Cultivated and consumed across Japan, the scallop is essential to Japanese cuisine. It is used in dishes such as sashimi and soups, cooked with butter and garlic, served grilled in the shell, and also just eaten straight out of the shell. One species in particular, the Yesso scallop — found along the coast of the Pacific Ocean, from the Tohoku region to the northern island of Hokkaido and the coast of the Japan Sea — is known for its sweet taste, meaty flesh, and high quality.
Yesso scallops are a sea scallop, a mollusk variety that’s generally larger than its bay scallop counterpart. Japan’s Yessos are impressively sized. Thanks to ear-hanging — a technique created and used in Japan that involves drilling a hole in one of a scallop shell’s two corners to be able to tie the bivalves several inches apart vertically on a fishing line that’s then submerged in water — Japanese scallop producers can grow larger versions at a faster pace than with the more traditional method of placing containers on the ocean floor.
Originating in France’s Burgundy region, chardonnay is now produced in many places around the world, including New Zealand, England, and California’s Sonoma County — which also churns out numerous other wine varieties, such as cabernet sauvignon, pinot noir, and rosé.

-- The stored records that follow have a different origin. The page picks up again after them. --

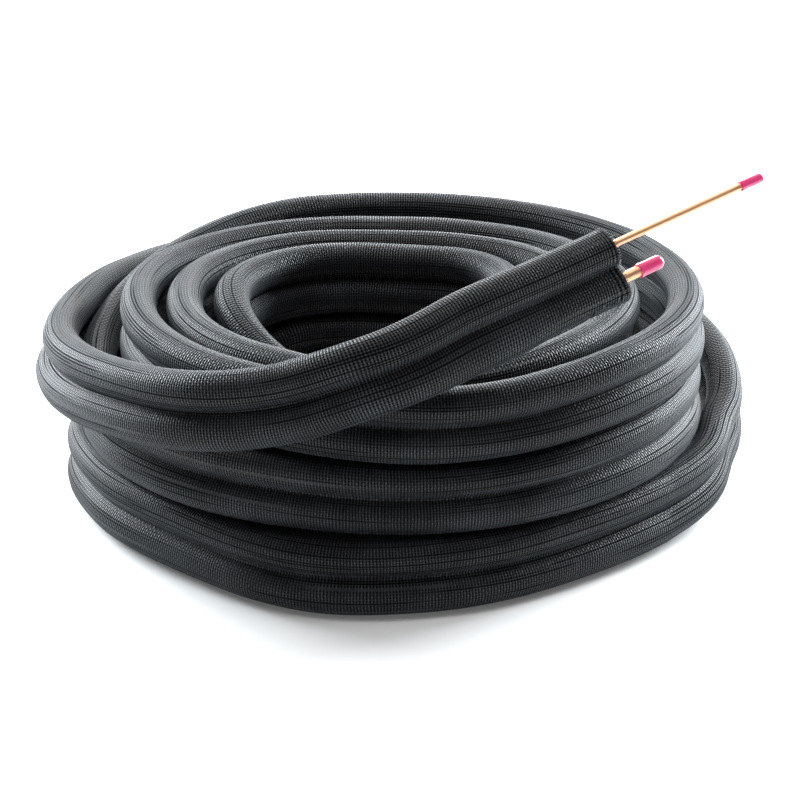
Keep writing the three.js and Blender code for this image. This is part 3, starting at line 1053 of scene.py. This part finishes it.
class LINESET_OT_stage(bpy.types.Operator):
    """Lay the floor, set the soft lights and the camera"""

    bl_idname = "lineset.stage"
    bl_label = "Floor, light and camera"

    def execute(self, context):
        settings = context.scene.lineset_stage
        deselect()
        bpy.ops.mesh.primitive_plane_add(size=FLOOR_SIZE, location=FLOOR_PLACE)
        floor = context.object
        floor.name = "studio_floor"
        bpy.ops.object.transform_apply(location=True, rotation=False, scale=False)
        floor.data.materials.append(floor_material(settings))
        self.lights(context, settings)
        self.camera(context, settings)
        return {"FINISHED"}

    def lights(self, context, settings):
        for name, place_at, size, power, colour in SOFT_BOXES:
            data = bpy.data.lights.new(name, "AREA")
            data.shape = "DISK"
            data.size = size
            data.energy = power * settings.light
            data.color = colour
            lamp = bpy.data.objects.new(name, data)
            lamp.location = place_at
            aim = BOX_AIM - lamp.location
            lamp.rotation_euler = aim.to_track_quat("-Z", "Y").to_euler()
            context.scene.collection.objects.link(lamp)
        world = bpy.data.worlds.new("white_studio")
        world.use_nodes = True
        background = world.node_tree.nodes["Background"]
        background.inputs["Color"].default_value = (1, 1, 1, 1)
        background.inputs["Strength"].default_value = settings.world
        context.scene.world = world
        context.scene.view_settings.view_transform = "Standard"

    def camera(self, context, settings):
        data = bpy.data.cameras.new("camera")
        data.lens = settings.lens
        data.sensor_width = SENSOR_WIDTH
        camera = bpy.data.objects.new("camera", data)
        camera.location = CAMERA_PLACE
        aim = CAMERA_AIM - camera.location
        camera.rotation_euler = aim.to_track_quat("-Z", "Y").to_euler()
        context.scene.collection.objects.link(camera)
        context.scene.camera = camera


class LINESET_PT_panel(bpy.types.Panel):
    """Settings and steps of the line set"""

    bl_label = "Line set"
    bl_space_type = "VIEW_3D"
    bl_region_type = "UI"
    bl_category = "Line set"

    def draw(self, context):
        layout = self.layout
        for group in (context.scene.lineset_jacket, context.scene.lineset_ends,
                      context.scene.lineset_stage):
            box = layout.box()
            for name in group.__annotations__:
                box.prop(group, name)
        for operator in OPERATORS:
            layout.operator(operator.bl_idname)


OPERATORS = (
    LINESET_OT_stage,
    LINESET_OT_jacket,
    LINESET_OT_cut_ends,
    LINESET_OT_loose_threads,
)
CLASSES = (JacketSettings, EndSettings, StageSettings, *OPERATORS, LINESET_PT_panel)


def register():
    for cls in CLASSES:
        bpy.utils.register_class(cls)
    bpy.types.Scene.lineset_jacket = PointerProperty(type=JacketSettings)
    bpy.types.Scene.lineset_ends = PointerProperty(type=EndSettings)
    bpy.types.Scene.lineset_stage = PointerProperty(type=StageSettings)


def unregister():
    del bpy.types.Scene.lineset_stage
    del bpy.types.Scene.lineset_ends
    del bpy.types.Scene.lineset_jacket
    for cls in reversed(CLASSES):
        bpy.utils.unregister_class(cls)


def main():
    register()
    bpy.ops.lineset.stage()
    bpy.ops.lineset.jacket()
    bpy.ops.lineset.cut_ends()
    bpy.ops.lineset.loose_threads()


if __name__ == "__main__":
    main()
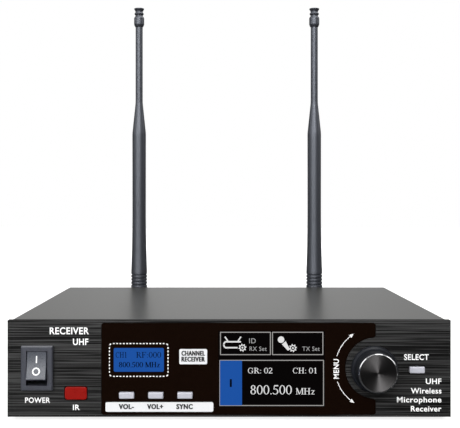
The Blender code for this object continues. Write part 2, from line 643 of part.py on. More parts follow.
# Rear connectors
def xlr_output():
    """Male XLR socket: a shell with a screwed flange, and an insert that holds three pins."""
    flange_end = REAR_OUT + XLR_FLANGE_T
    shell = prism("xlr_socket", [round_rect(XLR, *XLR_FLANGE, 0.002)], REAR_OUT, flange_end, NICKEL)
    cup = axial("xlr_cup", XLR, XLR_START, REAR_OUT + 0.0005, XLR_CUP_R, segments=32)
    tools = [axial("xlr_bore", XLR, XLR_FLOOR, flange_end + PAST, XLR_BORE_R, segments=32)]
    head, thread = XLR_HEAD_R, XLR_SCREW_R
    profile = [(0, 0), (head, 0), (head, -0.0008), (thread, -0.0008), (thread, -0.007), (0, -0.007)]
    for i, place in enumerate(xlr_screw_places(), 1):
        sink = flange_end - XLR_SINK
        tools.append(axial(f"clearance_{i}", place, sink - CLEAR, sink + CLEAR, XLR_HOLE_R, segments=16))
        tools.append(axial(f"sink_{i}", place, sink, sink + CLEAR, XLR_HEAD_R + GAP, segments=16))
        origin = (place[0], flange_end - 0.0002, place[1])
        turned(f"xlr_screw_{i}", profile, origin, "Y", STEEL, segments=16)
    fuse(shell, cup)
    cut(shell, *tools)
    start = XLR_FLOOR + GAP
    end = start + XLR_INSERT_T
    insert = axial("xlr_insert", XLR, start, end, XLR_BORE_R - GAP, colour=BLACK)
    for number, place in enumerate(arc(XLR, XLR_PIN_CIRCLE_R, 90, 330, 2), 1):
        fuse(insert, axial(f"xlr_pin_{number}", place, end - 0.001, XLR_PIN_END, XLR_PIN_R, segments=12))


def jack_output():
    """6.35 mm jack socket with its ring nut."""
    x = JACK[0]
    low = (x - JACK_HALF_W, JACK_START, JACK_BODY_Z[0])
    high = (x + JACK_HALF_W, REAR_IN - GAP, JACK_BODY_Z[1])
    body = block("jack_socket", low, high, BLACK)
    fuse(body, axial("jack_bush", JACK, REAR_IN - 0.001, JACK_END, THREAD_R))
    cut(body, axial("jack_bore", JACK, JACK_BORE_END, JACK_END + CLEAR, JACK_BORE_R))
    end = REAR_OUT + JACK_NUT_T
    nut = axial("jack_nut", JACK, REAR_OUT, end, JACK_NUT_R, colour=NICKEL, segments=6)
    cut(nut, axial("jack_nut_bore", JACK, REAR_OUT - PAST, end + PAST, THREAD_R + GAP))


def dc_inlet():
    """Power inlet for a barrel plug: a sleeve round a centre pin."""
    x, z = DC
    low, high = (x - DC_R, DC_START, DC_BOTTOM), (x + DC_R, REAR_IN - GAP, z + DC_R)
    body = block("dc_inlet", low, high, BLACK)
    fuse(body, axial("dc_sleeve", DC, REAR_IN - 0.001, DC_END, DC_R))
    cut(body, axial("dc_bore", DC, DC_BORE_END, DC_END + CLEAR, DC_BORE_R, segments=20))
    fuse(body, axial("dc_pin", DC, DC_BORE_END - 0.0005, DC_PIN_END, DC_PIN_R, segments=10))


# Aerials
def aerial_socket(side, x):
    """A bulkhead bayonet socket, with two lugs on its barrel, and its nut inside the case."""
    bore_r, contact_r, floor, contact_end = 0.00415, 0.0023, 0.1643, 0.1695
    thread_r, thread_end, tail_r, tail_end, pin_r = 0.0046, 0.1490, 0.0032, 0.1455, 0.0008
    profile = [
        (0, contact_end),
        (contact_r, contact_end),
        (contact_r, floor),
        (bore_r, floor),
        (bore_r, BARREL_END),
        (BNC_R, BARREL_END),
        (BNC_R, FLANGE_END),
        (0.0060, FLANGE_END),
        (0.0060, REAR_OUT),
        (thread_r, REAR_OUT),
        (thread_r, thread_end),
        (tail_r, thread_end),
        (tail_r, tail_end),
        (pin_r, tail_end),
        (pin_r, SOCKET_PIN_END),
        (0, SOCKET_PIN_END),
    ]
    place = (x, AERIAL_Z)
    socket = turned(f"aerial_socket_{side}", profile, (x, 0, AERIAL_Z), "Y", NICKEL)
    flange = axial(f"socket_flange_{side}", place, REAR_OUT, FLANGE_END, SOCKET_HEX_R, segments=6)
    lugs = crosswise(f"socket_lugs_{side}", (x, LUG_Y, AERIAL_Z), LUG_REACH, LUG_R, segments=12)
    cut(lugs, axial(f"lug_bore_{side}", place, floor, BARREL_END + PAST, (bore_r + BNC_R) / 2))
    fuse(socket, flange, lugs)
    nut = axial(f"socket_nut_{side}", place, *NUT_Y, SOCKET_NUT_R, colour=NICKEL, segments=6)
    cut(nut, axial(f"socket_nut_bore_{side}", place, NUT_Y[0] - PAST, NUT_Y[1] + PAST, thread_r + GAP))


def bayonet_ring(side, x):
    """The quarter-turn ring: two entry slots lead to a groove that holds the socket's lugs."""
    chamfer = 0.0005
    profile = [
        (LIP_R, RING_END),
        (RING_R - chamfer, RING_END),
        (RING_R, RING_END - chamfer),
        (RING_R, RING_START + chamfer),
        (RING_R - chamfer, RING_START),
        (RING_BORE_R, RING_START),
        (RING_BORE_R, GROOVE_Y[0]),
        (GROOVE_R, GROOVE_Y[0]),
        (GROOVE_R, GROOVE_Y[1]),
        (RING_BORE_R, GROOVE_Y[1]),
        (RING_BORE_R, LIP_Y),
        (LIP_R, LIP_Y),
    ]
    ring = turned(f"bayonet_ring_{side}", profile, (x, 0, AERIAL_Z), "Y", NICKEL, segments=32, ring=True)
    slot_w, start, end = 2 * (LUG_R + GAP), RING_START - PAST, GROOVE_Y[0] + 0.0006
    cut(ring, through(f"bayonet_slots_{side}", (x, AERIAL_Z), slot_w, 2 * GROOVE_R, start, end))


def aerial_knuckle(side, x):
    """The plug that turns in the socket, with a pair of ears for the aerial's fold pin."""
    z, floor = AERIAL_Z, KNUCKLE_FLOOR
    shoulder, rim, neck_end, plug_start, plug_end, bore_end = 0.1762, 0.1768, 0.1740, 0.1726, 0.1652, 0.1720
    collar_r = BNC_R - 0.0001
    profile = [
        (0, floor + 0.0004),
        (BODY_R, floor + 0.0004),
        (BODY_R, rim),
        (BODY_R - 0.0006, shoulder),
        (NECK_R, shoulder),
        (NECK_R, neck_end),
        (collar_r, neck_end),
        (collar_r, plug_start),
        (PLUG_R, plug_start),
        (PLUG_R, plug_end),
        (PLUG_BORE_R, plug_end),
        (PLUG_BORE_R, bore_end),
        (0, bore_end),
    ]
    knuckle = turned(f"aerial_knuckle_{side}", profile, (x, 0, z), "Y", BLACK)
    root = floor - 0.0008 - PIVOT_Y
    outline = [(root, EAR_R), (root, -EAR_R), *arc((0, 0), EAR_R, -90, 90, 12)]
    ears = prism(f"knuckle_ears_{side}", [outline], -EAR_X, EAR_X, None, "X", (x, PIVOT_Y, z))
    low, high = (x - TONGUE_GAP_X, floor, z - CLEAR), (x + TONGUE_GAP_X, PIVOT_Y + CLEAR, z + CLEAR)
    slot = block(f"knuckle_slot_{side}", low, high)
    hole = crosswise(f"knuckle_hole_{side}", (x, PIVOT_Y, z), CLEAR, PIN_R + GAP, segments=16)
    fuse(knuckle, ears)
    cut(knuckle, slot, hole)


def fold_pin(side, x):
    """The riveted pin through the ears and the rod's tongue."""
    face, end, chamfer = EAR_X + GAP, EAR_X + GAP + PIN_HEAD_T, 0.0004
    half = [(0, end), (PIN_HEAD_R * 0.7, end), (PIN_HEAD_R, end - chamfer), (PIN_HEAD_R, face), (PIN_R, face)]
    profile = half + [(r, -along) for r, along in reversed(half)]
    turned(f"fold_pin_{side}", profile, (x, PIVOT_Y, AERIAL_Z), "X", NICKEL, segments=16)


def aerial_whip(side, x):
    """The rod: a tongue in the knuckle, a ribbed foot, a tapered body and a thin upper stem."""
    radii = [(WHIP_R - 0.0005, FOOT_Z), (WHIP_R, FOOT_Z + 0.0008), (WHIP_R, 0.0491)]
    for z in GROOVES:
        radii += [(GROOVE_DEPTH_R, z - 0.0003), (GROOVE_DEPTH_R, z + 0.0003), (RIB_R, z + 0.0009)]
        radii += [(RIB_R, z + 0.0013)]
    radii += [(0.00525, 0.0600), (0.00485, 0.0760), (0.00462, 0.0950), (0.00455, 0.1190), (0.00458, 0.1519)]
    radii += [(0.00412, 0.1570), (0.00300, 0.1655), (0.00248, 0.1721)]
    radii += [(STEM_TOP_R, 0.1760), (STEM_TOP_R, CAP_Z)]
    profile = [(0, FOOT_Z), *radii, (0, CAP_Z)]
    profile = [(r, height - AERIAL_Z) for r, height in reversed(profile)]
    pivot = (x, PIVOT_Y, AERIAL_Z)
    whip = turned(f"aerial_whip_{side}", profile, pivot, "Z", RUBBER, segments=20)
    disc = crosswise(f"whip_disc_{side}", pivot, TONGUE_X, 0.0048)
    half_y = 0.0036
    low = (x - TONGUE_X, PIVOT_Y - half_y, AERIAL_Z)
    high = (x + TONGUE_X, PIVOT_Y + half_y, FOOT_Z + 0.002)
    neck = block(f"whip_neck_{side}", low, high)
    fuse(whip, disc, neck)
    cut(whip, crosswise(f"whip_hole_{side}", pivot, CLEAR, PIN_R + GAP, segments=16))


def aerial_tip(side, x):
    """The moulded end cap: a barrel, a ring and a flared top."""
    start = CAP_Z + GAP
    profile = [
        (0, AERIAL_TOP),
        (0.00352, AERIAL_TOP),
        (0.00352, 0.2358),
        (0.00250, 0.2342),
        (0.00250, 0.2337),
        (0.00342, 0.2331),
        (0.00342, 0.2323),
        (0.00242, 0.2315),
        (0.00242, 0.2308),
        (0.00345, 0.2296),
        (0.00345, 0.2249),
        (0.00242, start),
        (0, start),
    ]
    profile = [(r, height - AERIAL_Z) for r, height in profile]
    turned(f"aerial_tip_{side}", profile, (x, PIVOT_Y, AERIAL_Z), "Z", RUBBER, segments=20)


def main():
    front_panel()
    fascia_lens()
    top_cover()
    chassis()
    feet()
    cover_screws()
    switch_housing()
    power_rocker()
    ir_window()
    ir_emitter()
    display("channel_display", CHANNEL, CHANNEL_GLASS, CHANNEL_MODULE, CHANNEL_DEPTH)
    display("main_display", MAIN, MAIN_GLASS, MAIN_MODULE, MAIN_DEPTH)
    for name, place in BUTTONS.items():
        button(name, place)
        tactile_switch(name, place)
    knob()
    encoder()
    boards()
    ribbon_cable()
    internal_leads()
    xlr_output()
    jack_output()
    dc_inlet()
    for side, x in SIDES:
        aerial_socket(side, x)
        bayonet_ring(side, x)
        aerial_knuckle(side, x)
        fold_pin(side, x)
        aerial_whip(side, x)
        aerial_tip(side, x)


main()
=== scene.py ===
"""The looks of the wireless microphone receiver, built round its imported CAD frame.

Metres, +Z up, the control panel facing -Y. Every place comes from the frame's boxes. The flat
artwork is drawn in (x, z), seen from the front, and laid on the surface that carries it.
"""

import math

import bmesh
import bpy
from mathutils import Matrix, Vector


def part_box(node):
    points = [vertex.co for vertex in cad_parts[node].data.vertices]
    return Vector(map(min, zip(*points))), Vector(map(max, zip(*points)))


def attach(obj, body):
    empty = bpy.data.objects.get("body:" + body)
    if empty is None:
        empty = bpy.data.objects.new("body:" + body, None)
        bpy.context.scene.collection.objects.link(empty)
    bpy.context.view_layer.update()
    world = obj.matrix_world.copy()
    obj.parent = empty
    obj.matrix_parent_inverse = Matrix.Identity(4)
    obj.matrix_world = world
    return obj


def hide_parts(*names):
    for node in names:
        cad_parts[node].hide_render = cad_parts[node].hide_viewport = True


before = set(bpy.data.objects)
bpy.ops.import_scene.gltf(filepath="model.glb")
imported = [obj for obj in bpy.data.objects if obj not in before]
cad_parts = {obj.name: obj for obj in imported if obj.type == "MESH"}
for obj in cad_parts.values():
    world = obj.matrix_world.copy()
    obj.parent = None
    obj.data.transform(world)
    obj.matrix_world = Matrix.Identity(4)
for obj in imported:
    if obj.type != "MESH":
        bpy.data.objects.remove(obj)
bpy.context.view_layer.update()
SIDES = ("left", "right")
INK = 0.00003  # how far printing stands off its surface
PAST = 0.002  # how far a cutter runs past the face it cuts
PRINT_WEIGHT = 0.020  # how far the white words' strokes are thickened
BOLD = 0.00010  # the step between the prints of a bold word
WELD = 0.000004  # points nearer than this become one
SOFT_LIGHT = 0.12  # the backdrop's strength as a diffuse light
CLEAR = 0.0003  # the air between neighbouring pieces
CORNER_STEPS = 6  # straight pieces in a rounded corner
SHEET = 0.001  # the thickness of the case's steel


def middle(node):
    low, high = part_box(node)
    return (low + high) / 2


PANEL_LOW, PANEL_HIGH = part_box("front_panel")
FACE = PANEL_LOW.y
LENS_LOW, LENS_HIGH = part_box("fascia_lens")
KNOB_AT = middle("knob")
SWITCH_AT = middle("switch_housing")
IR_AT = middle("ir_window")
BEHIND_PANEL = PANEL_HIGH.y + CLEAR
SCREEN_Y = LENS_LOW.y + 0.00005  # the screens' faces, just behind the fascia's
REAR_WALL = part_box("chassis")[1].y
BODY_END = REAR_WALL - 0.0013  # where a socket's body ends inside the rear wall
BUSH_START = REAR_WALL - 0.0020  # where its bush starts, inside the body


# Materials
def set_inputs(node, values):
    """Sets sockets by their names, in which an underscore stands for a space."""
    for socket, value in values.items():
        node.inputs[socket.replace("_", " ")].default_value = value


def add_node(tree, kind, **values):
    made = tree.nodes.new(kind)
    set_inputs(made, values)
    return made


def principled(name):
    """A new material, its node tree and its shader."""
    made = bpy.data.materials.new(name)
    made.use_nodes = True
    return made, made.node_tree, made.node_tree.nodes["Principled BSDF"]


def noise(tree, stretch, detail=3.0):
    """Fractal noise in the piece's own space. Stretch is its frequency along X, Y and Z."""
    place = add_node(tree, "ShaderNodeTexCoord")
    mapping = add_node(tree, "ShaderNodeMapping", Scale=stretch)
    texture = add_node(tree, "ShaderNodeTexNoise", Scale=1.0, Detail=detail, Roughness=0.5)
    tree.links.new(place.outputs["Object"], mapping.inputs["Vector"])
    tree.links.new(mapping.outputs["Vector"], texture.inputs["Vector"])
    return texture.outputs["Fac"]


def ramp(tree, value, stops):
    """A colour ramp over a value, from (position, colour) stops."""
    made = tree.nodes.new("ShaderNodeValToRGB")
    while len(made.color_ramp.elements) < len(stops):
        made.color_ramp.elements.new(1.0)
    for element, (position, colour) in zip(made.color_ramp.elements, stops):
        element.position = position
        element.color = (*colour, 1.0)
    tree.links.new(value, made.inputs["Fac"])
    return made.outputs["Color"]


def remap(tree, value, low, high, start=0.3, end=0.7):
    """Stretches a value's range from start to end over low to high."""
    made = add_node(tree, "ShaderNodeMapRange", From_Min=start, From_Max=end, To_Min=low, To_Max=high)
    tree.links.new(value, made.inputs["Value"])
    return made.outputs["Result"]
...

With varied elevation and 50-plus miles of Pacific coastline, the area sports a range of soil types and climate conditions, which facilitate more than 60 varieties of grapes being grown in nearly 60,000 acres of vineyards. In addition to tours that allow visitors to sip still-fermenting wine directly from the barrel — or journey to several wineries via a group hike, trolley, or open-air party bike that passengers power by pedaling — vino fans can partake in several other wine-centric activities. These include checking out classic movie memorabilia in a museum located in director Francis Ford Coppola’s winery, viewing sustainability-focused biodynamic wine production, and creating their own customized bottle of wine in one of the blending sessions several area wineries offer.